Addressing senior ABS representatives, Senator Back urged the removal of any constrictions attached to gathering accurate and transparent information, to help understand the essence of the question, about the proportion of foreign ownership in Australian farming.
“My appeal to you is to use your expertise and your resources without the limits that have been put on you and go away and come back and give us that guidance,” he said.
“If you cannot tell us what is the proportion owned in a trust structure or a partnership or whatever, then tell us that.
“If the topic is too enormous then please come back and tell us - because I do not think it helps anybody to see a figure of 99pc in agricultural businesses or 89pc in agricultural land and then just have it shot down.
“It does not help you. It makes you look like fools and you are not fools.
“My plea to you is to have the shackles removed and use the knowledge you have.”
Senator Back said the entire foreign ownership debate would not progress until greater statistical rigour and transparency was achieved.
In response, ABS statistician Bruce Hockman said he understood the Senator’s comments about an unrestrained inquiry, but said available resources were always a constraint.
Earlier in the proceedings, Senator Heffernan gained an admission that the 42 farms bought around the Shenhua coal mine - on prime agricultural land near Gunnedah in NSW - were not included in the survey’s register of foreign-owned farmland.
He said if the Chinese state-owned businesses had an ABN linked to mining, the purchases weren’t included in the ABS figures.
Senator Heffernan also raised questions about the survey’s treatment of Cargill, a wholly foreign-owned family company, and its investments in Australian agricultural land.
He also questioned why BFB Brabham, an agricultural company located at Temora in NSW, was not considered a foreign purchase, even though he believed it was.
“How do we get around that?” he said.
“This is all cuckoo stuff. If you want buy a bit of country out in the Tanami Desert, because it is not agricultural land you actually have to apply to the Foreign Investment Review Board.

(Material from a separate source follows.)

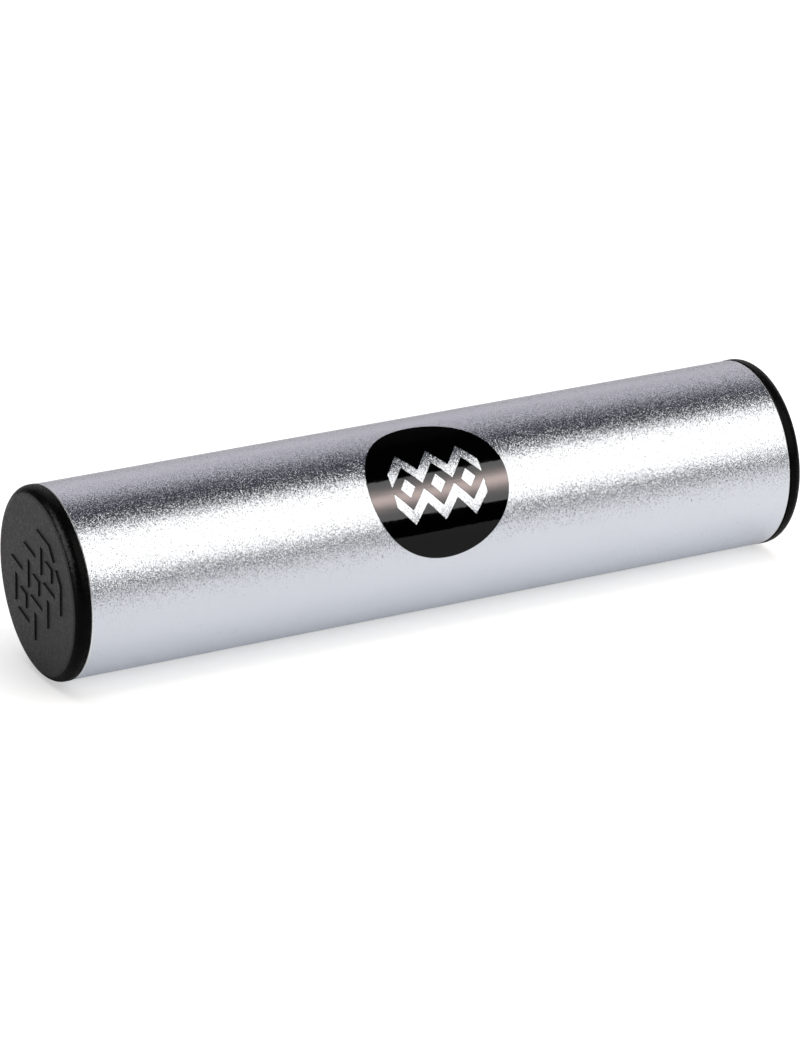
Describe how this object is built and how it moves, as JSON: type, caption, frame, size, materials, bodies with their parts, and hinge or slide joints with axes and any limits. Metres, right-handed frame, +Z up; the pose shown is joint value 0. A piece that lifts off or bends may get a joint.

“But if you want to buy 200,000 acres in the Riverina, you do not.
“That is just some of the nonsense we have to deal with and as I said to the committee, we are not interested in the politics of this; we are only interested in getting down to the bloody facts - pardon my language.”
Senator Nash said the Committee wanted more detail as it was “becoming very clear that the principles and what this survey is based on are not necessarily giving us the clear the picture that we need in taking everything into account”.
“I am sure I can speak for all of us on this committee that we are anything but xenophobic and doing nothing more than trying to find some very clear answers to what is a very complex situation,” she said.
Senator Heffernan said for the ABS survey to say that nothing had changed between two surveys almost 30 years apart was untrue, and the committee considered that to be ridiculous.
“The landscape is altering,” he said.
He said the new challenge in considering foreign investment was about understanding how to deal with sovereign investors, to ensure they don’t distort the capital market, if they are not looking for a return on their money, and ensure they don’t distort the local commodity market.
He said the Australian Tax Office also had serious implications to consider, regarding foreign owned businesses producing food locally on humanitarian grounds and then exporting that produce direct to their home-lands.
“So if you have got a starving population, for example, you can send as much tucker from here home and not pay any tax on it,” he said.
“How do we protect our revenue base? These are the real questions we want to get to.
“In fairness to the ABS, given the resources you have, you are totally excused.
“I do not want to get anyone into trouble - but I have never seen such political claptrap come out of the survey when in fact the real answer is that we do not know what is going on.”